▸ EXERCISE: Copy exactly the lines from the start of the data below through the one that carries "Its own properties.", and only those.

▸ MATERIAL:
>>>

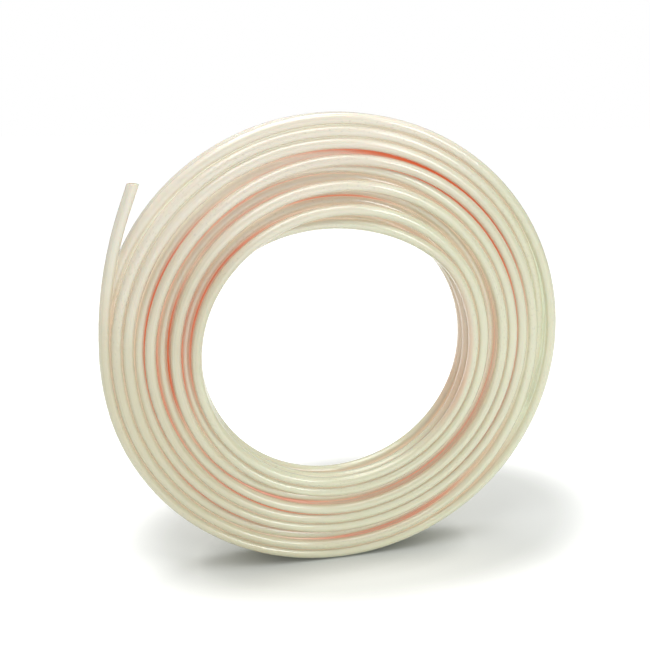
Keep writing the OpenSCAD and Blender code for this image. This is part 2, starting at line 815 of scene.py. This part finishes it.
class NodeBench:
    """Adds and joins the nodes of one material or world."""

    def __init__(self, owner: bpy.types.Material | bpy.types.World) -> None:
        """Clear the owner's tree and keep it at hand.

        Args:
            owner: The material or world.
        """
        owner.use_nodes = True
        self.tree = owner.node_tree
        self.tree.nodes.clear()

    def add(self, kind: str, **settings: object) -> bpy.types.Node:
        """Add a node.

        Args:
            kind: Its type, without the ShaderNode prefix.
            **settings: Its own properties.

        Returns:
            The node.
        """
        node = self.tree.nodes.new("ShaderNode" + kind)
        for key, value in settings.items():
            setattr(node, key, value)
        return node

    def feed(self, node: bpy.types.Node, **inputs: object) -> bpy.types.Node:
        """Set or link a node's inputs, named with underscores for spaces.

        Args:
            node: The node.
            **inputs: Values, or sockets to link from. A name such as i1 is
                the input of that number.

        Returns:
            The same node.
        """
        for key, value in inputs.items():
            numbered = key[0] == "i" and key[1:].isdigit()
            socket = node.inputs[int(key[1:]) if numbered else key.replace("_", " ")]
            if isinstance(value, Socket):
                self.tree.links.new(value, socket)
            else:
                socket.default_value = value
        return node

    def measure(self, name: str) -> Socket:
        """Return a measure that is stored on the mesh."""
        return self.add("Attribute", attribute_name=name).outputs["Fac"]

    def work(self, node: bpy.types.Node, *values: object) -> bpy.types.NodeOutputs:
        """Set or link a node's first inputs in their order, and return its outputs."""
        return self.feed(node, **{f"i{k}": v for k, v in enumerate(values)}).outputs

    def math(self, operation: str, *values: object, clamp: bool = False) -> Socket:
        """Return the result of a Math node on values or sockets."""
        node = self.add("Math", operation=operation, use_clamp=clamp)
        return self.work(node, *values)[0]

    def vector(self, operation: str, *values: object) -> bpy.types.NodeOutputs:
        """Return the outputs of a Vector Math node on values or sockets."""
        return self.work(self.add("VectorMath", operation=operation), *values)

    def blend(self, share: object, a: object, b: object) -> Socket:
        """Return colour a blended toward colour b by a share."""
        node = self.add("Mix", data_type="RGBA", clamp_factor=True)
        return self.feed(node, i0=share, i6=a, i7=b).outputs[2]

    def ramp(self, value: object, ramp: Ramp) -> Socket:
        """Return where a value stands on a ramp."""
        node = self.add("MapRange", interpolation_type="SMOOTHSTEP")
        return self.work(node, value, ramp.start, ramp.end, 0.0, ramp.top)[0]

    def noise(self, place: object, scale: float, detail: float) -> Socket:
        """Return soft noise over a place."""
        node = self.add("TexNoise")
        return self.feed(node, Vector=place, Scale=scale, Detail=detail).outputs[0]

    def stretched_noise(self, place: object, scale: Triple, detail: float) -> Socket:
        """Return soft noise over a place that is first scaled along its axes."""
        scaled = self.feed(self.add("Mapping"), Vector=place, Scale=scale)
        return self.noise(scaled.outputs[0], 1.0, detail)


def linear(level: int) -> float:
    """Return a screen level of 0 to 255 as a linear one."""
    share = level / 255
    return share / 12.92 if share <= 0.04045 else ((share + 0.055) / 1.055) ** 2.4


def tone(red: int, green: int, blue: int) -> Colour:
    """Return a screen colour of 0 to 255 as a linear one."""
    return (linear(red), linear(green), linear(blue), 1.0)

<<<

▸ OUTPUT:
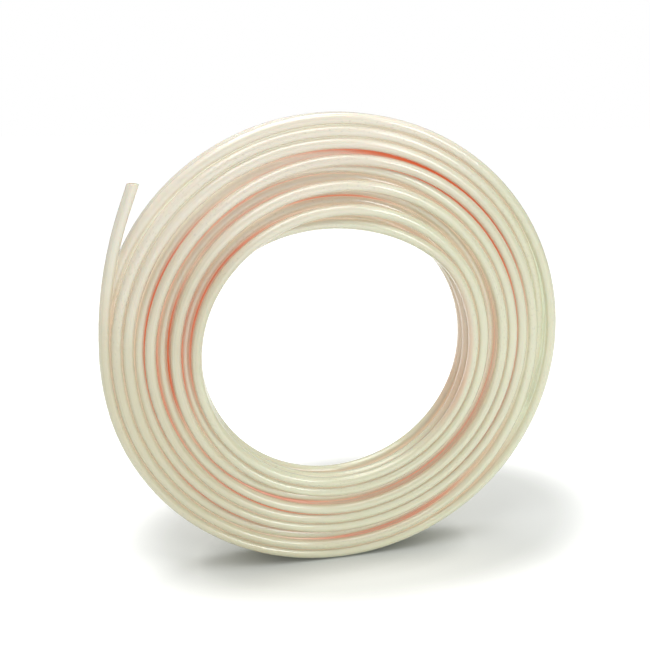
Keep writing the OpenSCAD and Blender code for this image. This is part 2, starting at line 815 of scene.py. This part finishes it.
class NodeBench:
    """Adds and joins the nodes of one material or world."""

    def __init__(self, owner: bpy.types.Material | bpy.types.World) -> None:
        """Clear the owner's tree and keep it at hand.

        Args:
            owner: The material or world.
        """
        owner.use_nodes = True
        self.tree = owner.node_tree
        self.tree.nodes.clear()

    def add(self, kind: str, **settings: object) -> bpy.types.Node:
        """Add a node.

        Args:
            kind: Its type, without the ShaderNode prefix.
            **settings: Its own properties.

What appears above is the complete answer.